Campbell, with his obvious taste for exquisite luxury, would have applauded these two very special pourings. Both had aged to a fine sherry or port-like flavor, pleasing all who were on hand to sip along with the official tasting panel: Jörgen Tilander, owner of the Cherry Heering liqueur brand, Jackson Cannon, famed Boston bar man from Eastern Standard, Akiko Katayama, an established international writer and former Iron Chef judge and Tony Abou-Ganim, The Modern Mixologist and MC/Host of the Cherry Heering liqueur vintage event (www.themodernmixologist.com).
One of the exciting things about exploring the world of spirits is experiencing a variety of expressions, vintages and new products. However, rarely does the chance occur for spirit aficionados to taste something over 100 years old. Adéle Nilsson, CEO of the Xanté & Peter F. Heering Company, was quite delighted that the elixir within the bottles had so beautifully stood the test of time. She commented, “We didn’t know what we would find, but it was wonderful.”

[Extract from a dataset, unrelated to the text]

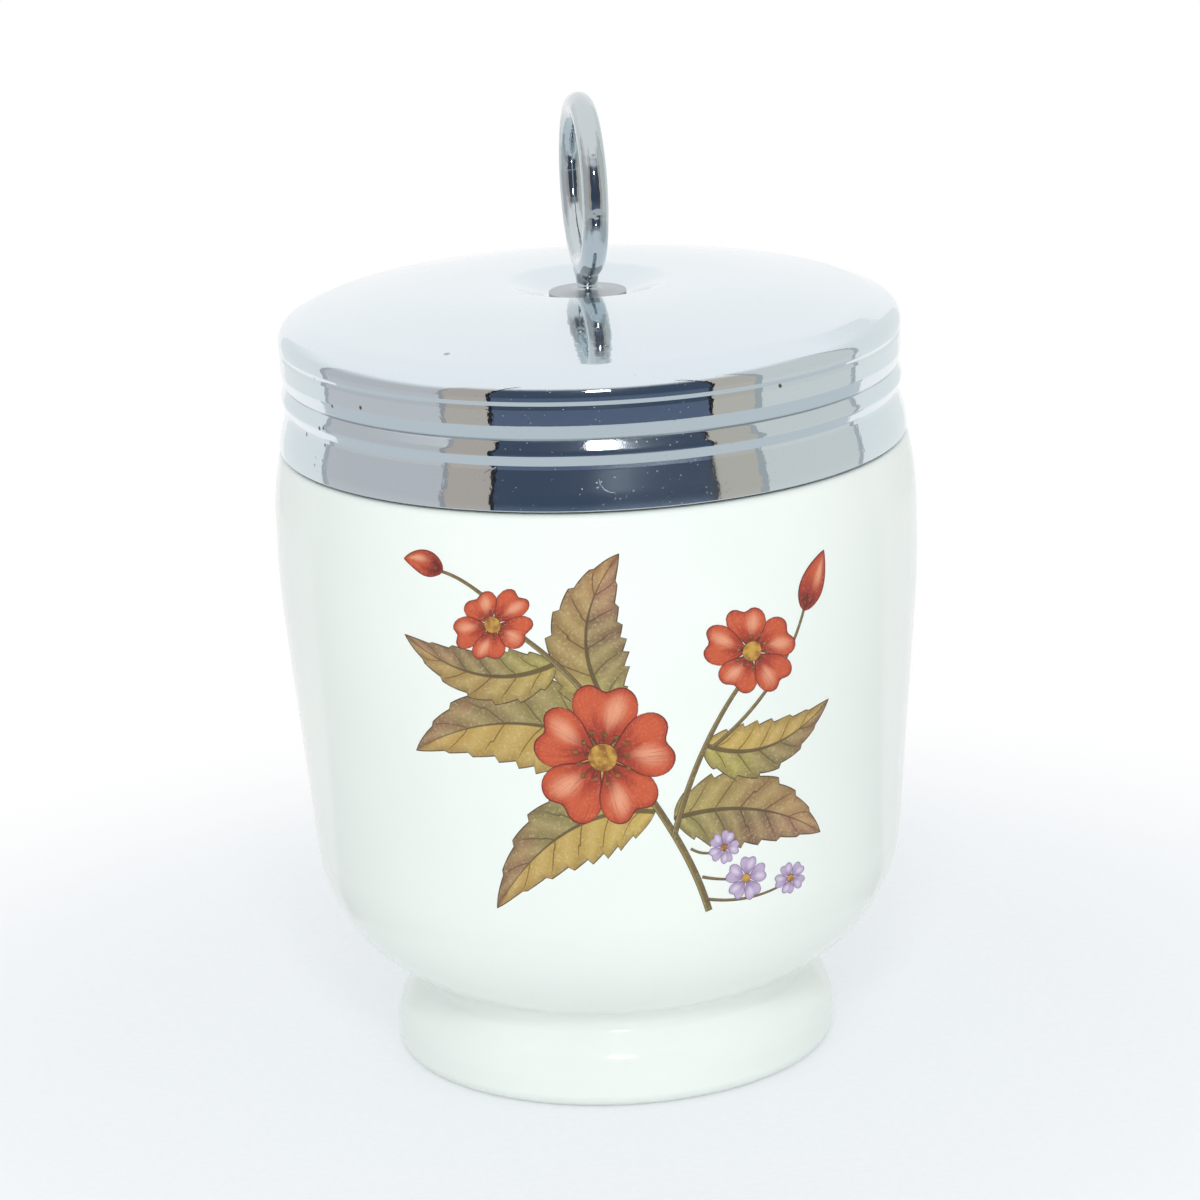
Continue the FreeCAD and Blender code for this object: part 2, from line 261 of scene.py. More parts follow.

Equally as wonderful for the tasting panel and guests was the opportunity to enjoy each vintage in elegant Orrefors Kosta Boda glassware (www.kostaboda.com).
Once Robert Hamilton, sommelier of Porter House New York opened and decanted the bottles, the tasting panel recorded their notes for history focusing on five areas including, mouth feel, stretch on the palette, degree of sweetness, post resonance and overall balance.
The clear favorite was Cherry Heering liqueur vintage, 1890. Tony Abou-Ganim says,
“This vintage is really well kept, providing notes of chocolate and cigar as if they really rolled everything into the whole spirit. It’s deep, more rounded, more impactful and I
was eager to see how long it can be aged and still taste refined – this is my favorite.”